--- BEGIN Data listing ---

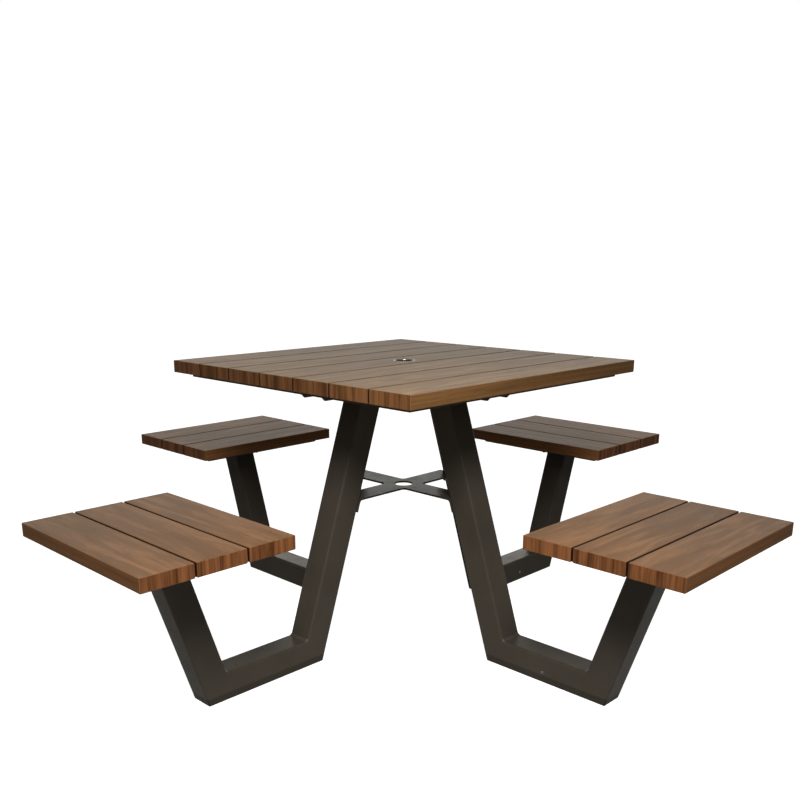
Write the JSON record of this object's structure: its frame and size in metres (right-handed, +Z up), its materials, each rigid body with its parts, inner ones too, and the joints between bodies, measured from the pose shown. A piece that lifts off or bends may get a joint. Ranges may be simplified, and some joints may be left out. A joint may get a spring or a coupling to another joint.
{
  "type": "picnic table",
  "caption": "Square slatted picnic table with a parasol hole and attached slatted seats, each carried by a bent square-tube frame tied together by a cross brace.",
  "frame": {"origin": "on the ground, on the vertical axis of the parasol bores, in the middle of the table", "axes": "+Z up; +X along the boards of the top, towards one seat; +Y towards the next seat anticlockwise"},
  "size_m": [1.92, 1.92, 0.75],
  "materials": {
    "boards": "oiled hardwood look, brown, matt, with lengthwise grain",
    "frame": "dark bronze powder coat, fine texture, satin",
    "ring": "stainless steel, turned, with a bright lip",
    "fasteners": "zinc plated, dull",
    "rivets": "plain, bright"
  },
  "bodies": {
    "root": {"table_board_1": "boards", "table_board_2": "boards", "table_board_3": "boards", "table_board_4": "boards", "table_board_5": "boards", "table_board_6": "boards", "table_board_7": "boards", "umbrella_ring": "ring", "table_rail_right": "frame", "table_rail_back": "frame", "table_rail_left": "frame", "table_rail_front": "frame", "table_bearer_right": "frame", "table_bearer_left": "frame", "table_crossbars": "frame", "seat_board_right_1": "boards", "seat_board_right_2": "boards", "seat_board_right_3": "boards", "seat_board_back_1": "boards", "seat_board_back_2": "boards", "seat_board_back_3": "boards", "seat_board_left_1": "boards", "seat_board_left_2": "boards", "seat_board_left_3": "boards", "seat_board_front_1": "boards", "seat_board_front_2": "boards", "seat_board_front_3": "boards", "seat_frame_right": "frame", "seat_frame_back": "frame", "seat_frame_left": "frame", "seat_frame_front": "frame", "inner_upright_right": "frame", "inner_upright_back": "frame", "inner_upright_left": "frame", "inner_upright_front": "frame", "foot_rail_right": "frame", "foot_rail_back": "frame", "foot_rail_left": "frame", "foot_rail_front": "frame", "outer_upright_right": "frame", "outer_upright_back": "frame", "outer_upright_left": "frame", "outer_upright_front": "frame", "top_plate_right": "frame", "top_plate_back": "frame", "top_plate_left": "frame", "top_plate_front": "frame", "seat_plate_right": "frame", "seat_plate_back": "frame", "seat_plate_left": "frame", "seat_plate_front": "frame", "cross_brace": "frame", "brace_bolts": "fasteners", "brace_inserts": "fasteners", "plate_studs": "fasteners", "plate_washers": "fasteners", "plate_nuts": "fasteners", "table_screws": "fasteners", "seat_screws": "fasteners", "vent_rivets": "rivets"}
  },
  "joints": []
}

--- END Data listing ---
--- BEGIN Data listing ---

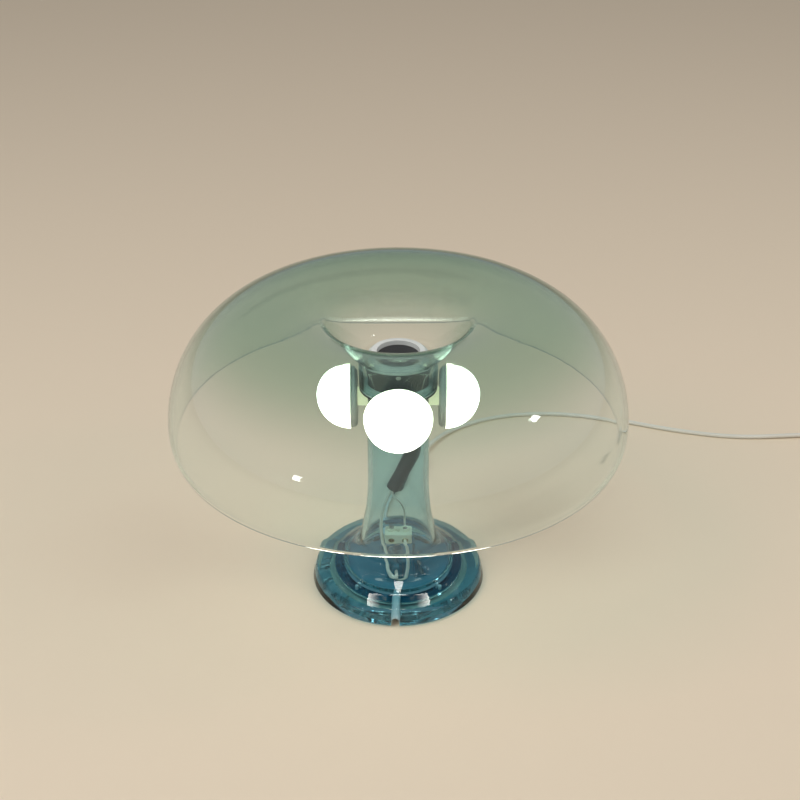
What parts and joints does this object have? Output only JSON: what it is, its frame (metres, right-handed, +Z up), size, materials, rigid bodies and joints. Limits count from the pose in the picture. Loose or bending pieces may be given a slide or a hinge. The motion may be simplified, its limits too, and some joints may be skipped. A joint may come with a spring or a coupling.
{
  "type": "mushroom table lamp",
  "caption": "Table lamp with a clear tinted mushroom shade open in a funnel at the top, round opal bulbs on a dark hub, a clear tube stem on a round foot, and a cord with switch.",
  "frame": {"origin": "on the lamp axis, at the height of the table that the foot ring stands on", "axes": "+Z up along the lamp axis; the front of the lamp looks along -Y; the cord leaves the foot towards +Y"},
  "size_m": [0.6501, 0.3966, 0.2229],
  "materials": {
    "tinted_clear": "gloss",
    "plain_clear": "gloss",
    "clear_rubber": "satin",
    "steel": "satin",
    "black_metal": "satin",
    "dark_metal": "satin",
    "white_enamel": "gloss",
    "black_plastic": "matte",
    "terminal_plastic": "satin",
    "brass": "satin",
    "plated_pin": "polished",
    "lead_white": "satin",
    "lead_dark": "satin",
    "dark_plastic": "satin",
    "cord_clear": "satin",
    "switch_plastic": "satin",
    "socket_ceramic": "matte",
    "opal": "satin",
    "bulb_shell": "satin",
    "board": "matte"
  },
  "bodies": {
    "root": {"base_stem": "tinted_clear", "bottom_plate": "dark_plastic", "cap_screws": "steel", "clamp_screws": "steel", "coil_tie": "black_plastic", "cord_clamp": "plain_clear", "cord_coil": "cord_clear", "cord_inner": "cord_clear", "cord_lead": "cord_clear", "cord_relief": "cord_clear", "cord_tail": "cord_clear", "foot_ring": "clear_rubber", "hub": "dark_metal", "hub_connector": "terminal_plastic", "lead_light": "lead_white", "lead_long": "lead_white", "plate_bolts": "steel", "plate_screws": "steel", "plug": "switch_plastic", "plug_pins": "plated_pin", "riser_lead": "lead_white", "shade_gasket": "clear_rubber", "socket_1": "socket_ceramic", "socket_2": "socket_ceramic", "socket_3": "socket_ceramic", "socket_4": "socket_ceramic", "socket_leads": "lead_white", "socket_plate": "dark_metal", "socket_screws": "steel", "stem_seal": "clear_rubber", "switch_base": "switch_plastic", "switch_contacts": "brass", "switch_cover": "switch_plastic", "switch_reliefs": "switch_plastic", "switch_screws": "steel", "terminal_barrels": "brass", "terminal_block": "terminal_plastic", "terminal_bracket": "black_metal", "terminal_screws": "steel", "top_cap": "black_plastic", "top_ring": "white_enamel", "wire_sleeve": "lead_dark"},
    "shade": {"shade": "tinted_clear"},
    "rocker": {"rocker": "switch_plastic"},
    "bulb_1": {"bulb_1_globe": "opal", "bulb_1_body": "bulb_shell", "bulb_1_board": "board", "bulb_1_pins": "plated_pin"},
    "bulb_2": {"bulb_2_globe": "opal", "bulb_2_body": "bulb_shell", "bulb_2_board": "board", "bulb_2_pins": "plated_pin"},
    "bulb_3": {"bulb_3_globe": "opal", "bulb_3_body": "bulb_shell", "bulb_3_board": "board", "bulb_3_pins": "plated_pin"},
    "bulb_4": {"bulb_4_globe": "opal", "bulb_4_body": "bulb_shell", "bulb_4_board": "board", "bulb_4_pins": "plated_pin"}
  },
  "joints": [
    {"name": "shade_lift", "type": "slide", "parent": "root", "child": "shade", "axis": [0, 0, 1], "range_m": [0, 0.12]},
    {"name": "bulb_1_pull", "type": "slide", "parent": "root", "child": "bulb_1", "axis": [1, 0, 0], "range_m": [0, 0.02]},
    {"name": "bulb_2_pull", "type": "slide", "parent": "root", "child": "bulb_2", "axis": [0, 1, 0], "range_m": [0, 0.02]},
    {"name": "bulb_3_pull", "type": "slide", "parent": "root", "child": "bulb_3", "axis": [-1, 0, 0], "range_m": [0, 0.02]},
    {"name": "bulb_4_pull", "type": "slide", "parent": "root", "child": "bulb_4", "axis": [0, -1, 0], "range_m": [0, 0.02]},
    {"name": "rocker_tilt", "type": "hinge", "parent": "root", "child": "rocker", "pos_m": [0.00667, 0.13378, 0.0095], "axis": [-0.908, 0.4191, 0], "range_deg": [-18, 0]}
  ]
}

--- END Data listing ---

* [Task requirements]: Check each line of the records above for "hinge", and copy those that have it.

* [Final result]:
What parts and joints does this object have? Output only JSON: what it is, its frame (metres, right-handed, +Z up), size, materials, rigid bodies and joints. Limits count from the pose in the picture. Loose or bending pieces may be given a slide or a hinge. The motion may be simplified, its limits too, and some joints may be skipped. A joint may come with a spring or a coupling.
    {"name": "rocker_tilt", "type": "hinge", "parent": "root", "child": "rocker", "pos_m": [0.00667, 0.13378, 0.0095], "axis": [-0.908, 0.4191, 0], "range_deg": [-18, 0]}